NeRFCodec: Neural Feature Compression Meets Neural Radiance Fields for Memory-Efficient Scene Representation
Sicheng Li, Hao Li, Yiyi Liao, Lu Yu
TL;DR
NeRFCodec tackles memory-efficient NeRF scene representation by compressing plane-based features through a learned non-linear transform embedded in a content-adaptive encoder and a tuned decoder head, while reusing a pre-trained 2D neural image codec. It jointly optimizes rendering accuracy and bitrate via a rate–distortion objective, storing a latent code $\hat{y}$, a hyperprior $\hat{z}$, the decoder head $\boldsymbol{D_{\phi_2}}$, and feature residuals in the bitstream. The approach achieves a memory footprint around $0.5$ MB per scene and outperforms prior NeRF compression methods in rate–distortion across synthetic and real datasets. Limitations include the time-cost of training the per-scene non-linear transform and the need to tailor a codec per scene, motivating future work on scaling data and learning a generalized neural feature codec.
Abstract
The emergence of Neural Radiance Fields (NeRF) has greatly impacted 3D scene modeling and novel-view synthesis. As a kind of visual media for 3D scene representation, compression with high rate-distortion performance is an eternal target. Motivated by advances in neural compression and neural field representation, we propose NeRFCodec, an end-to-end NeRF compression framework that integrates non-linear transform, quantization, and entropy coding for memory-efficient scene representation. Since training a non-linear transform directly on a large scale of NeRF feature planes is impractical, we discover that pre-trained neural 2D image codec can be utilized for compressing the features when adding content-specific parameters. Specifically, we reuse neural 2D image codec but modify its encoder and decoder heads, while keeping the other parts of the pre-trained decoder frozen.
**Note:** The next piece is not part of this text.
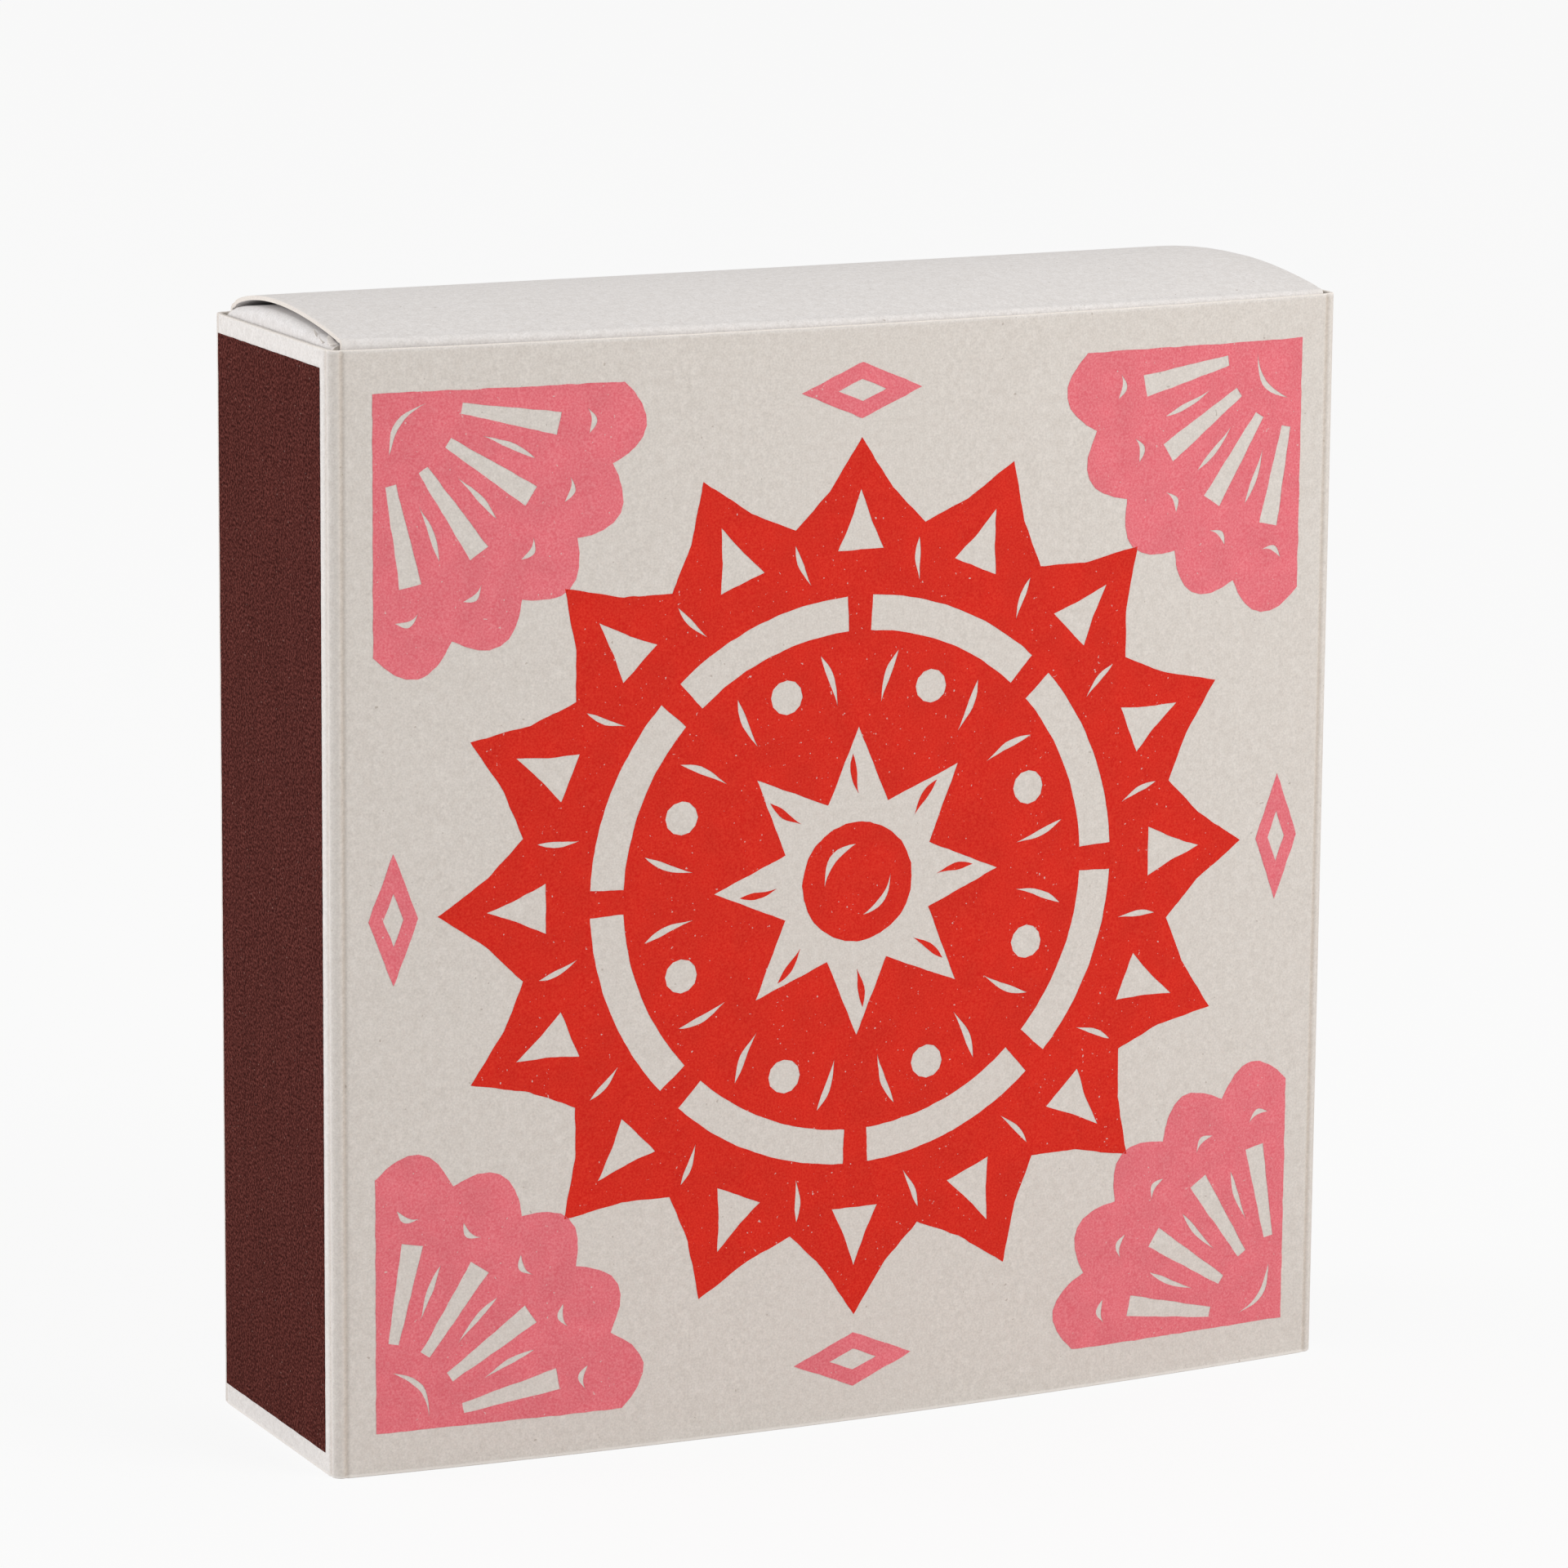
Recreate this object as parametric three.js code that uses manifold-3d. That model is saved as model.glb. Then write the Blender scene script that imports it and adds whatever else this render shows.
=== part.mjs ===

This allows us to train the full pipeline via supervision of rendering loss and entropy loss, yielding the rate-distortion balance by updating the content-specific parameters. At test time, the bitstreams containing latent code, feature decoder head, and other side information are transmitted for communication. Experimental results demonstrate our method outperforms existing NeRF compression methods, enabling high-quality novel view synthesis with a memory budget of 0.5 MB.